As ex-president Jimmy Carter's new book, "Palestine: Peace Not Apartheid," hits the stores, it's worth looking into the infamous UN resolution 242 that he quotes so frequently.
Reading Carter's words gives no indication that Israel was the party that actually accepted 242 and the Arabs and Palestinians were the ones who rejected it.
In fact, after Resolution 242, the Arabs issued the equally infamous three "no's": No peace, no recognition, no negotiation.
None of this matters to Carter, who's built his post-presidency on practicing foreign affairs without an electoral mandate.
Palestinians and Arabs love to quote 242. It's become the foundation for the land-for-peace formula drafted after the Six Day War, and a superficial reading seemingly places Palestinian/Arab brokers of peace in a position of strength. For Arabs, this "legal" prerequisite emphasizes the give and take: If Israel valued peace, it would return land. If Arabs wanted land, they would give peace.

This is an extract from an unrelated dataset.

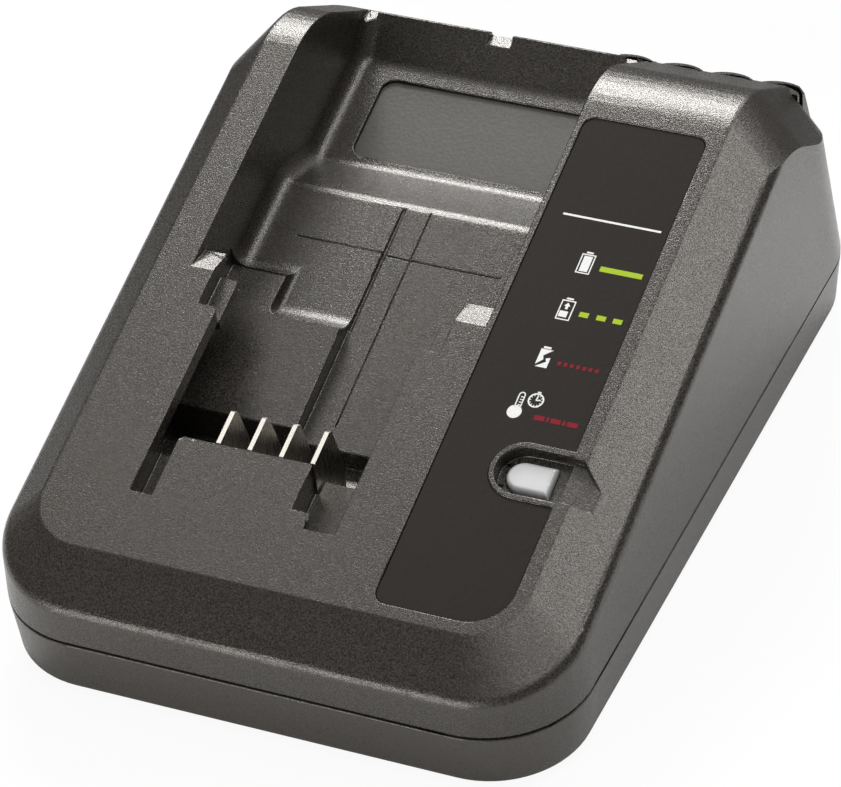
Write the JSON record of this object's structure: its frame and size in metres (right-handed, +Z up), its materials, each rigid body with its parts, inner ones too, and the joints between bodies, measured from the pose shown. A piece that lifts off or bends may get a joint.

Arabs also love to quote 242 because it is a deceptively simple equation. On one hand, it talks about the exchange of land for peace with Israel, meaning there is room to negotiate. But although we naively believe it also calls for recognition of Israel as the Jewish state, that's not the case.
The resolution calls for "Withdrawal of Israeli armed forces from territories occupied in the recent conflict." It deliberately does not call for withdrawal from "all" or "any" because the authors knew that such demands were unreasonable.
As far as "peace" goes, the resolution lays on the bureaucratic boilerplate and calls for "Termination of all claims or states of belligerency and respect for and acknowledgement of the sovereignty, territorial integrity and political independence of every State in the area and their right to live in peace within secure and recognized boundaries free from threats or acts of force."
The resolution demands that Israel gives up some land in exchange for some, still unspecified, peace. Israel is still waiting.
As historian Michael Oren explains, "Israel accepted the resolution, albeit begrudgingly, as did Jordan. Nasser's response was more equivocal. While endorsing the UN's decision, he reiterated the three no's to his National Assembly... 'that which was taken by force will be regained by force,' and told his generals, 'you don't need to pay attention to anything I may say in public about a peaceful solution.' "
Decades later, in 2000, Syrian Foreign Minister Faruq Al-Shara illustrated the imaginary land-for-peace fantasy in a speech regarding peace with Israel. Al-Shara noted again the return of the Golan Heights as a prerequisites for negotiations with Israel:
"In no way did we agree to discuss any of the elements of peace before the issue of the full withdrawal is settled. In order for the withdrawal to be full, it must be... without leaving any Israelis - either civilian or military, nor any semi-military or semi-civilian; also, no ground station and no Israeli in any ground station. This is what full withdrawal means and we did not give it up."
Any time you raise the notion of "compromise" in the context of an Israel-Palestinians peace agreement it is relative to their fantasy interpretation of 242. To actually abide by the resolution would be anathema.
And, in fact, when it came to implementing 242, Israel did turn over land time and time again: Sinai, the Oslo accords, the withdrawal from Gaza - in exchange for a cold peace at best and open warfare at worst.
During the Oslo years and the al-Aqsa intifada and today under the Hamas-led Palestinian Authority, "land-for-peace" really translates into "land-for-talk" because to too many Americans and Europeans, talk - not peace - is all that Israel should expect (and possibly deserve), in exchange for territorial concessions. This is the motivation which drove Hezbollah to attack Israel this summer and what continues to fuel Hamas as it rejects Israel's right to exist.
If the Palestinians really want to talk about Resolution 242 as the basis for anything, they should first get their own territories under control, stop firing rockets at Israeli towns, and start creating a decent civil society.
Until then, Israelis have learned a hard lesson that until the other side stops wanting to wipe Israel off the map, resolutions like 242 really aren't worth the paper they're written on.
Asaf Romirowsky is an associate fellow at the Middle East Forum and manager of Israel & Middle East affairs for the Jewish Federation of Greater Philadelphia.